Mick is one of the three boys that came to us from British Columbia in November of 2019 along with four female servals. Mick has the biggest personality of the three boys. He has a lot to say and isn’t afraid to say it. Sometimes he has to be reminded he’s not the only serval on the block, but he quickly forgets it!
Born July 6, 2012
Rescued November 26, 2019
How Mick Came to the Sanctuary
Mick came to call Carolina Tiger Rescue home on November 26, 2019. He, along with 12 other servals, was rescued from a backyard breeder in British Columbia, Canada. The servals were kept in RVs with no ventilation, no natural light, and unsanitary conditions. The cats were confiscated by the SPCA of British Columbia and taken to a holding facility until they were able to be rehomed to accredited sanctuaries in the United States.

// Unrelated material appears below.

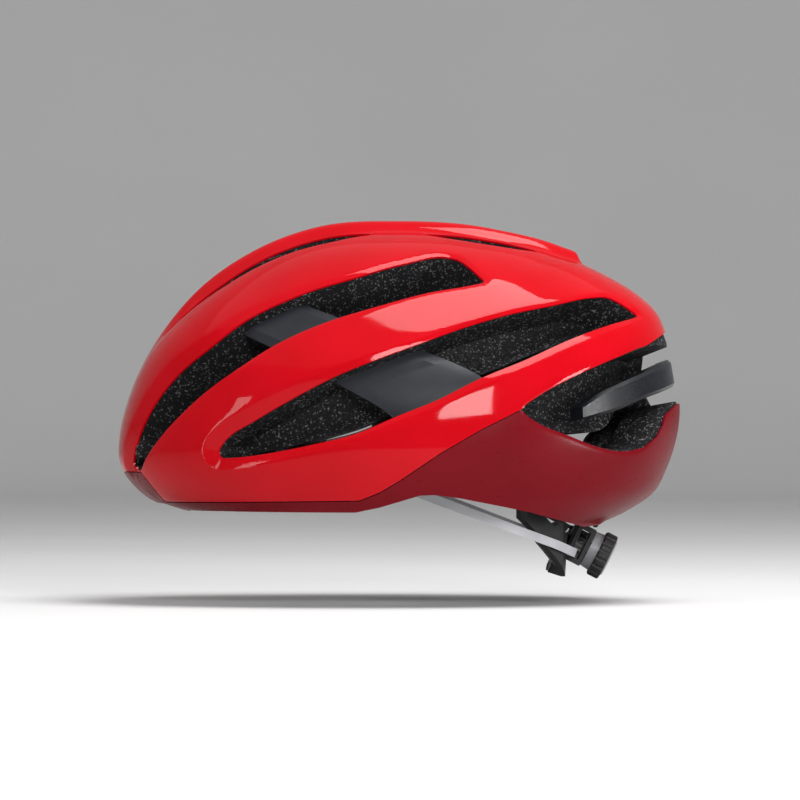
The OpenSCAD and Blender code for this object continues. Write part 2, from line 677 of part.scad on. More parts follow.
module height_strap() {
    color("#1a1a1d")
        resize([0, 0, 0])
            difference() {
                loft([for (p = strip_line) let (t = strip_thickness / 2)
                    [[p.x - t, -strip_half, p.y], [p.x + t, -strip_half, p.y],
                     [p.x + t, strip_half, p.y], [p.x - t, strip_half, p.y]]]);
                for (z = [5, 10, 15]) translate([95, -3, z]) cube([15, 6, 2]);
            }
}

module height_anchor() {
    color("#2c2c31")
        difference() {
            translate([99.9, -strip_half - 1, 19.5]) cube([6.6, 2 * strip_half + 2, 8]);
            translate([101, -strip_half - 0.5, 15]) cube([4.6, 2 * strip_half + 1, 11.5]);
        }
}

// ---- Strap anchors in the rim of the foam ----
// Middle of each anchor in side view, on the cavity wall
front_anchor = [-52, 15];
rear_anchor = [45, 15];
module anchor_frame(a) {
    p = seen_inside(a[0], a[1], 0);
    translate(p) rotate([0, 0, atan2(p.y, p.x) + 90]) children();
}

module anchor_pocket(a) {
    anchor_frame(a) translate([-10, -3, -5]) cube([20, 12, 10]);
}

module strap_anchor(a) {
    color("#2c2c31")
        anchor_frame(a)
            difference() {
                translate([-9.5, -2.6, -4.5]) cube([19, 4.4, 9]);
                translate([-8, -1.4, -2.2]) cube([16, 5, 3.2]);
            }
}

module strap_anchor_front_left() {
    strap_anchor(front_anchor);
}

module strap_anchor_front_right() {
    mirror([0, 1, 0]) strap_anchor(front_anchor);
}

module strap_anchor_rear_left() {
    strap_anchor(rear_anchor);
}

module strap_anchor_rear_right() {
    mirror([0, 1, 0]) strap_anchor(rear_anchor);
}

// ---- Webbing, tucked up against the inside of the helmet ----
// Rungs across each leg: [front x, front z, rear x, rear z, distance from the wall]
front_leg = [[-59, 20.5, -44.5, 21.5, 5], [-57, 25, -43, 26, 8.2], [-51, 33, -38, 35.5, 9.4],
    [-45, 38.5, -33.5, 43, 10.2]];
rear_leg = [[38, 20.5, 50, 21.5, 5], [34, 24.5, 46, 29, 8.2], [16, 32, 24, 43, 9.4], [0, 37.5, 6, 50, 9.8],
    [-14, 42.5, -12, 56, 10.2]];
module leg(rungs) {
    color("#141416")
        loft([for (r = rungs)
            [seen_inside(r[0], r[1], r[4]), seen_inside(r[2], r[3], r[4]),
             seen_inside(r[2], r[3], r[4] + webbing_thickness), seen_inside(r[0], r[1], r[4] + webbing_thickness)]]);
}

module front_strap_left() {
    leg(front_leg);
}

module front_strap_right() {
    mirror([0, 1, 0]) leg(front_leg);
}

module rear_strap_left() {
    leg(rear_leg);
}

module rear_strap_right() {
    mirror([0, 1, 0]) leg(rear_leg);
}

// Chin webbing from the divider up and over to the buckle: it sinks to the buckle at its end
chin_x = -24;
chin_depth = 9.2;
chin_sink = 6.7;
module chin_strap(last) {
    color("#141416")
        loft([for (a = [64, 56, 48, 40, 32, 24, last]) let (
                d = chin_depth + chin_sink * (1 - ease(last, 34, a)),
                f = [(chin_x - webbing_width / 2) / 84, -sin(a), cos(a)],
                r = [(chin_x + webbing_width / 2) / 84, -sin(a), cos(a)])
            [on_cavity(f, d), on_cavity(r, d), on_cavity(r, d + webbing_thickness),
             on_cavity(f, d + webbing_thickness)]]);
}

module chin_strap_left() {
    chin_strap(18.4);
}

module chin_strap_right() {
    mirror([0, 1, 0]) chin_strap(14.3);
}

// ---- Strap dividers with their cam levers ----
// Local frame: X rearwards, Y down, Z towards the head
divider_place = [-24, -61.6, 53];
divider_lean = -102;
lever_pin = [0, -5, 5.6];
module divider_frame() {
    translate(divider_place) rotate([divider_lean, 0, 0]) children();
}

module strap_divider() {
    color("#1c1c1f")
        divider_frame()
            difference() {
                union() {
                    translate([-10, -9, 0]) cube([20, 18, 2.6]);
                    for (x = [-10, 7.8]) translate([x, lever_pin.y - 2.6, 0]) cube([2.2, 5.2, 7.8]);
                }
                translate([-7, 2.5, -1]) cube([14, 3, 5]);
                translate([-7, -1.5, -1]) cube([14, 2, 5]);
                translate([-12, lever_pin.y, lever_pin.z]) rotate([0, 90, 0]) cylinder(h = 24, r = 1);
            }
}

module strap_divider_left() {
    strap_divider();
}

module strap_divider_right() {
    mirror([0, 1, 0]) strap_divider();
}

module divider_pin() {
    color("#9a9aa0")
        divider_frame()
            translate([-10, lever_pin.y, lever_pin.z]) rotate([0, 90, 0]) cylinder(h = 20, r = 0.95);
}

module divider_pin_left() {
    divider_pin();
}

module divider_pin_right() {
    mirror([0, 1, 0]) divider_pin();
}

module divider_lever() {
    color("#26262a")
        divider_frame()
            difference() {
                union() {
                    translate([-7.3, lever_pin.y, lever_pin.z]) rotate([0, 90, 0]) cylinder(h = 14.6, r = 2.1);
                    translate([-7.3, lever_pin.y, lever_pin.z - 0.6]) cube([14.6, 13.6, 2.2]);
                }
                translate([-9, lever_pin.y, lever_pin.z]) rotate([0, 90, 0]) cylinder(h = 20, r = 1);
            }
}

module divider_lever_left() {
    divider_lever();
}

module divider_lever_right() {
    mirror([0, 1, 0]) divider_lever();
}

// ---- Side-release buckle under the crown ----
buckle_place = [chin_x + 2, 0, 98.6];
module buckle_socket() {
    color("#1c1c1f")
        translate(buckle_place)
            difference() {
                translate([-12.5, -21, -4]) cube([25, 25, 8]);
                translate([-9.8, -13.5, -2.6]) cube([19.6, 20, 5.2]);
                for (s = [-1, 1]) translate([s * 11.5 - 3.5, -12.5, -2.6]) cube([7, 8, 5.2]);
                translate([-8.2, -19, -6]) cube([16.4, 3, 12]);
            }
}

module buckle_plug() {
    color("#1c1c1f")
        translate(buckle_place)
            difference() {
                union() {
                    translate([-12, 4.4, -3.6]) cube([24, 12, 7.2]);
                    translate([-2.2, -12, -2]) cube([4.4, 16.5, 4]);
                }
                translate([-8.2, 10.5, -6]) cube([16.4, 3, 12]);
                for (s = [-1, 1]) translate([s * 7.6, 5.6, -6]) cylinder(h = 12, r = 2.4);
                for (s = [-1, 1]) translate([s * 7.6 - 2.1, 3, -6]) cube([4.2, 3, 12]);
            }
}

prong_pivot = [7.6, 5.6];
module prong() {
    color("#242428")
        union() {
            translate([prong_pivot.x, prong_pivot.y, -2.2]) cylinder(h = 4.4, r = 2);
            translate([6.4, -11.6, -2.2]) cube([2.4, 17.2, 4.4]);
            translate([6.4, -11.6, -2.2])
                linear_extrude(4.4)
                    polygon([[0, 0], [3.4, 0], [5.6, 3.4], [5.6, 6.2], [0, 6.2]]);
        }
}

module buckle_prong_rear() {
    translate(buckle_place) prong();
}

module buckle_prong_front() {
    translate(buckle_place) mirror([1, 0, 0]) prong();
}

// Rubber keeper round the right-hand webbing
module strap_keeper() {
    a = 42;
    p = on_cavity([chin_x / 84, sin(a), cos(a)], chin_depth + webbing_thickness / 2);
    color("#0f0f10")
        translate(p)
            rotate([-a - 3, 0, 0])
                difference() {
                    cube([webbing_width + 5.4, 6, webbing_thickness + 5], center = true);
                    cube([webbing_width + 3.2, 8, webbing_thickness + 3.2], center = true);
                }
}

upper_shell();
lower_shell();
eps_liner();
cross_arch();
rear_bridge();
brow_pad();
crown_pad_left();
crown_pad_right();
side_pad_left();
side_pad_right();
rear_pad();
pad_fasteners();
temple_anchor_left();
temple_anchor_right();
height_anchor();
strap_anchor_front_left();
strap_anchor_front_right();
strap_anchor_rear_left();
strap_anchor_rear_right();
front_strap_left();
front_strap_right();
rear_strap_left();
rear_strap_right();
strap_divider_left();
strap_divider_right();
divider_pin_left();
divider_pin_right();
divider_lever_left();
divider_lever_right();
chin_strap_left();
chin_strap_right();
buckle_socket();
buckle_plug();
buckle_prong_front();
buckle_prong_rear();
strap_keeper();
band_eye_left();
band_eye_right();
fit_band_left();
fit_band_right();
height_strap();
cradle_frame();
cradle_pad_left();
cradle_pad_right();
dial_housing();
housing_cover();
click_spring();
dial_knob();
dial_grip();
pinion();
dial_screw();
rack_left();
rack_right();
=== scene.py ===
import math

import bmesh
import bpy
import numpy as np
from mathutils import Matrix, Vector


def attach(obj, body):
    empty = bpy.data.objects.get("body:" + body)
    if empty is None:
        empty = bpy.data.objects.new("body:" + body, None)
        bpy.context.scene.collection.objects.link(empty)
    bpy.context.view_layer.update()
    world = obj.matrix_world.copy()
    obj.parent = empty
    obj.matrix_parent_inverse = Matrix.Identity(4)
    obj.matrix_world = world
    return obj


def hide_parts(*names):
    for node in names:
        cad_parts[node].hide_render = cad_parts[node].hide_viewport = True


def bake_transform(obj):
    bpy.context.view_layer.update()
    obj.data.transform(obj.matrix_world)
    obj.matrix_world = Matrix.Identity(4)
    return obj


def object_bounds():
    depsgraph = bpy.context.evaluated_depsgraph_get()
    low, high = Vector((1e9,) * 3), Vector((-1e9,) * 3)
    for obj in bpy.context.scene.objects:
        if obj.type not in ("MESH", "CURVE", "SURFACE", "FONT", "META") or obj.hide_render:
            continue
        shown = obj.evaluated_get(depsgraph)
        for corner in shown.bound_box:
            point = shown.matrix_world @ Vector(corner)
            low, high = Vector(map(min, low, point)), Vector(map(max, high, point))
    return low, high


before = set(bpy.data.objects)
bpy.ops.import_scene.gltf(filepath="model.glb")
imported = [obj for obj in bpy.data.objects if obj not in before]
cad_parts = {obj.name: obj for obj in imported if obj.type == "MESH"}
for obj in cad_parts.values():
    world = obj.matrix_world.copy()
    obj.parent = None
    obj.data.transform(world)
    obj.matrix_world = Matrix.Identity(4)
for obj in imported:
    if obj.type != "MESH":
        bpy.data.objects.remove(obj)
cad_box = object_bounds()

# ---- Camera ----
# The helmet is seen square on from its left side, from so far off that the view is nearly flat.
camera_distance = 3.0
view_width = 0.407
view_height_centre = 0.056
lens_data = bpy.data.cameras.new("side_view")
lens_data.sensor_width = 36
lens_data.lens = lens_data.sensor_width * camera_distance / view_width
lens_data.clip_end = 20
camera = bpy.data.objects.new("side_view", lens_data)
camera.location = (0, -camera_distance, view_height_centre)
camera.rotation_euler = (math.pi / 2, 0, 0)
bpy.context.scene.collection.objects.link(camera)
bpy.context.scene.camera = camera
bpy.context.scene.view_settings.view_transform = "Standard"

# ---- Floor and backdrop ----
# A plain pale sheet: it lies flat below the helmet and sweeps up far behind and in front of it.
floor_drop = 0.012


def paper_sweep(reach, bend, tall):
    """Square sheet whose height is zero up to reach, then climbs on a quarter circle of radius bend and
    goes on straight up to tall; it depends only on the distance from the middle.
    """
    quarter = np.linspace(0, np.pi / 2, 17)[1:]
    along = np.concatenate([np.linspace(0, reach, 12), reach + bend * np.sin(quarter)])
    rise = np.concatenate([np.zeros(12), bend * (1 - np.cos(quarter))])
    along, rise = np.append(along, reach + bend), np.append(rise, tall)
    turn = np.linspace(0, 2 * np.pi, 97)[:-1]
    ring = np.stack([np.outer(along, np.cos(turn)), np.outer(along, np.sin(turn)),
                     np.repeat(rise[:, None], len(turn), 1)], -1)
    rows, columns = len(along), len(turn)
    at = np.arange(rows * columns).reshape(rows, columns)
    right = np.roll(at, -1, 1)
    quads = np.stack([at[:-1], at[1:], right[1:], right[:-1]], -1).reshape(-1, 4)
    return ring.reshape(-1, 3), quads[columns:], at[1]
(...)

Mick has a big personality and wants to be sure everyone knows it. He is quick to come up and chat with his keepers and volunteers and give them a quick hiss. He has a lot to say, all the time, and it sometimes doesn't even matter that no one is listening.

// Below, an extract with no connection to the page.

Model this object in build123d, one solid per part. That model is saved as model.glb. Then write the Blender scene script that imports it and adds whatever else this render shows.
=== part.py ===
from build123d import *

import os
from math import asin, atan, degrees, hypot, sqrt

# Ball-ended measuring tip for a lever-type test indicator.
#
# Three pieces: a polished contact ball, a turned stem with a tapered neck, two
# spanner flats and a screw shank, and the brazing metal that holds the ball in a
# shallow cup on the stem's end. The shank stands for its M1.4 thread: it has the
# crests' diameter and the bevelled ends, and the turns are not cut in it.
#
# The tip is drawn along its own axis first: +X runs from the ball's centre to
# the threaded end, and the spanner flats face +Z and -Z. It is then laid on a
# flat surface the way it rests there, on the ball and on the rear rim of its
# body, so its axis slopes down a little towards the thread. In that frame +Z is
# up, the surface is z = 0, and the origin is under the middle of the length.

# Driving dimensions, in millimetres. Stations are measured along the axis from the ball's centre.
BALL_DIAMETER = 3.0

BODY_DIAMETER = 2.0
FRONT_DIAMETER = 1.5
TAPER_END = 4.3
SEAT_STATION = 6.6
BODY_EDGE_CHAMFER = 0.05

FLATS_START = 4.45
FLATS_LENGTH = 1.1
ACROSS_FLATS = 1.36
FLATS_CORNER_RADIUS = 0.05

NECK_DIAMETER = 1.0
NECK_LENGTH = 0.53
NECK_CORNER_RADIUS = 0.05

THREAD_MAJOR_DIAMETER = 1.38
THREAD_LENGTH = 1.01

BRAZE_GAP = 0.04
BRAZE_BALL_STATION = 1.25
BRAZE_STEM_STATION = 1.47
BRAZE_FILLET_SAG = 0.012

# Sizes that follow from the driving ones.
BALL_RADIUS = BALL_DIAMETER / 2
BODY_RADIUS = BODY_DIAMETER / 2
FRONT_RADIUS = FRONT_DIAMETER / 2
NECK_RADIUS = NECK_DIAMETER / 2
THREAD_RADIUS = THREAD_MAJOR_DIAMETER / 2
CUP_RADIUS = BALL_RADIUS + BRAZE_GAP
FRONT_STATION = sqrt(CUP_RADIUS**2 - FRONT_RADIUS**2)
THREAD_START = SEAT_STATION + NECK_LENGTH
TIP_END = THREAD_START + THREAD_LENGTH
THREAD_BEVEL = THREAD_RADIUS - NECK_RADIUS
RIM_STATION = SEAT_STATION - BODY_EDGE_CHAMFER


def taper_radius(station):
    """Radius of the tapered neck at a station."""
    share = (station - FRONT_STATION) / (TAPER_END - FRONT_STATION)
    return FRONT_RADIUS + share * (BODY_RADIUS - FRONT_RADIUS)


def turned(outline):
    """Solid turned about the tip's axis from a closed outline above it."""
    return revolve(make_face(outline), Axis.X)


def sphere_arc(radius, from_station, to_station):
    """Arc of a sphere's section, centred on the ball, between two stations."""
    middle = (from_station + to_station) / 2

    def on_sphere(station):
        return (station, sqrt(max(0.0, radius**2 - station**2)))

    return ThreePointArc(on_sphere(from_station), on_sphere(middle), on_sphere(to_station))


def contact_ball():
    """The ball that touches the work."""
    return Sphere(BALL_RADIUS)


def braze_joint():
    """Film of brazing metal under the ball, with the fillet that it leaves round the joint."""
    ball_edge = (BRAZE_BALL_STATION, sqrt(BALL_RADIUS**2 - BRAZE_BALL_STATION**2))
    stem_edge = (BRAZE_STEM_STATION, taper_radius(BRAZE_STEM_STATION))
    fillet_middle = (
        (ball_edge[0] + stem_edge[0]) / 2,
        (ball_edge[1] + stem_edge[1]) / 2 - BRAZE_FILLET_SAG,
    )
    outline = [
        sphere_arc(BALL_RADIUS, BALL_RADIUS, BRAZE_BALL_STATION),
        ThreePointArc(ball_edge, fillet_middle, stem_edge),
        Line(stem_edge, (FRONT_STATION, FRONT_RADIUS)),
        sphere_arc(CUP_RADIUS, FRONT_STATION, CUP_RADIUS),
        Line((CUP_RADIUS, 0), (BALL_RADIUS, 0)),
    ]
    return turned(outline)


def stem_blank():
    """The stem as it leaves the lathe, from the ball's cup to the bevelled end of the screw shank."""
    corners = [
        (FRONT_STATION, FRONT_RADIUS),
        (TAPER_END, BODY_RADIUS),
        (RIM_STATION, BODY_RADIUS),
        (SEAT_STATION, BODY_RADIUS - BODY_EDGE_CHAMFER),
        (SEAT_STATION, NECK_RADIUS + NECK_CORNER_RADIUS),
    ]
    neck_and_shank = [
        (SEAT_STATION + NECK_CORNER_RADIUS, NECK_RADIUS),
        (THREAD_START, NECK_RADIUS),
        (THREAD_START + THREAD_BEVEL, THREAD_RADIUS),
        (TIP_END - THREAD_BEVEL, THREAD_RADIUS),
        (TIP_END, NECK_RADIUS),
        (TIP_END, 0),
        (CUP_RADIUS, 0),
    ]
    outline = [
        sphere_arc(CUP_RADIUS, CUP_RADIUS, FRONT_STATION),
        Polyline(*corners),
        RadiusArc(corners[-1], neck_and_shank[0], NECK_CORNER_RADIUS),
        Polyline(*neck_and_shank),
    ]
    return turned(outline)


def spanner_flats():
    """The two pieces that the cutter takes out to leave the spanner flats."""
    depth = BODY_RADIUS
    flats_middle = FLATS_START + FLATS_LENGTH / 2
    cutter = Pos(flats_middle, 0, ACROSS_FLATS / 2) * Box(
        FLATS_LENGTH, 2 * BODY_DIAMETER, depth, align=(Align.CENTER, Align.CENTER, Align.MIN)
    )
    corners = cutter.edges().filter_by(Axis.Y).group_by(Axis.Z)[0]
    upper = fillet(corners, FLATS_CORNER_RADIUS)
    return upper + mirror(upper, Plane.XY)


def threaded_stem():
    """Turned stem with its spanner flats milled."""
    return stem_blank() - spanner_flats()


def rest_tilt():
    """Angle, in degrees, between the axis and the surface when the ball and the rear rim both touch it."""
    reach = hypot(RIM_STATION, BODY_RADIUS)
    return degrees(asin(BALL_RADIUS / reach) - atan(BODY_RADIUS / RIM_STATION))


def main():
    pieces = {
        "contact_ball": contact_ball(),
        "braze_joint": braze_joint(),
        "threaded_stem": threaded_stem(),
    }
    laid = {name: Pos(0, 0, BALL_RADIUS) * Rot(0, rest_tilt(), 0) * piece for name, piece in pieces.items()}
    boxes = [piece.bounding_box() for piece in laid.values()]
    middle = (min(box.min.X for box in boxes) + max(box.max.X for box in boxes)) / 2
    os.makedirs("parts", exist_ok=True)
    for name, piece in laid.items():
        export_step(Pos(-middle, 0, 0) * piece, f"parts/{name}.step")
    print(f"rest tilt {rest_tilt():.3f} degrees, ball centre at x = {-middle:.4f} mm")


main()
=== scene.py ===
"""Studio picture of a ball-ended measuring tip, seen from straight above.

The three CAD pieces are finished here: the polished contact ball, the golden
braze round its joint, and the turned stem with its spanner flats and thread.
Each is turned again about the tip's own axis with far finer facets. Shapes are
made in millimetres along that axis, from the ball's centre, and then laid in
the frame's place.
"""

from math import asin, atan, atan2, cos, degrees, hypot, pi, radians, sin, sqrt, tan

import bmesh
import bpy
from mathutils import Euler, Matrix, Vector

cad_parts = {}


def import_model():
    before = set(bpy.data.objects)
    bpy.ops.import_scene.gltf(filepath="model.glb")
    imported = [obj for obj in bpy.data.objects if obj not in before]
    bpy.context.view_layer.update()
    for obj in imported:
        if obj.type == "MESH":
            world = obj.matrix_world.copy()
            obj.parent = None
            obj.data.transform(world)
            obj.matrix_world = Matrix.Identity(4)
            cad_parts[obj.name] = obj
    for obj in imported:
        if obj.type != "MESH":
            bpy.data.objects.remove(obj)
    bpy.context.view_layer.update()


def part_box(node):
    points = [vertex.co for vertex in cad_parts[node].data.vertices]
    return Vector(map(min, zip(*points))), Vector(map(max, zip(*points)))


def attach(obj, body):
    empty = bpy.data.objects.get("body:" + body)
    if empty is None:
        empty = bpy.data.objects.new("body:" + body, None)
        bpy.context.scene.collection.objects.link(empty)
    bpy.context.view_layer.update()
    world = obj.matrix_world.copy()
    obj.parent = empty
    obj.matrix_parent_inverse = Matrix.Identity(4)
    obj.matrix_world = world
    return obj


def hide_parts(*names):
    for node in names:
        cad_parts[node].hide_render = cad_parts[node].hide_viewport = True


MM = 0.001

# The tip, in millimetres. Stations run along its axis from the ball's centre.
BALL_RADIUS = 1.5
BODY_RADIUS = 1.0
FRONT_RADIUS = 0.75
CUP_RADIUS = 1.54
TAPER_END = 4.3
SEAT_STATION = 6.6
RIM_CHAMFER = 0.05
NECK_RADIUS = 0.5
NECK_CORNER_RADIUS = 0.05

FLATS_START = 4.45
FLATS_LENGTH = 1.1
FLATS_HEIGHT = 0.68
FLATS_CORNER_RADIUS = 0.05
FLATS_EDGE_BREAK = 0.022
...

Mick is your average-sized serval and is distinguishable from Dylan and Bowie by the small scar on the bridge of his nose.
Where in Sanctuary
Mick currently lives in Elm Grove sharing an enclosure with the two other male servals he was rescued with, Bowie and Dylan.
Mick and the 12 other servals he was rescued with lived in rough conditions before finding their forever homes in accredited sanctuaries. The backyard breeder they were rescued from was selling their kittens for thousands of dollars and confining the adults in horrific and unsafe conditions. All of the servals were declawed at some point and some show healed fractures on X-rays that are likely a result of metabolic bone disease due to improper diets. The goal of the breeder is to make as much money as possible off of these cats by selling their kittens for as much as possible. Carolina Tiger Rescue asks that you remember these are wild animals that deserve the best life possible. They are predators, not pets, and deserve to be treated as such.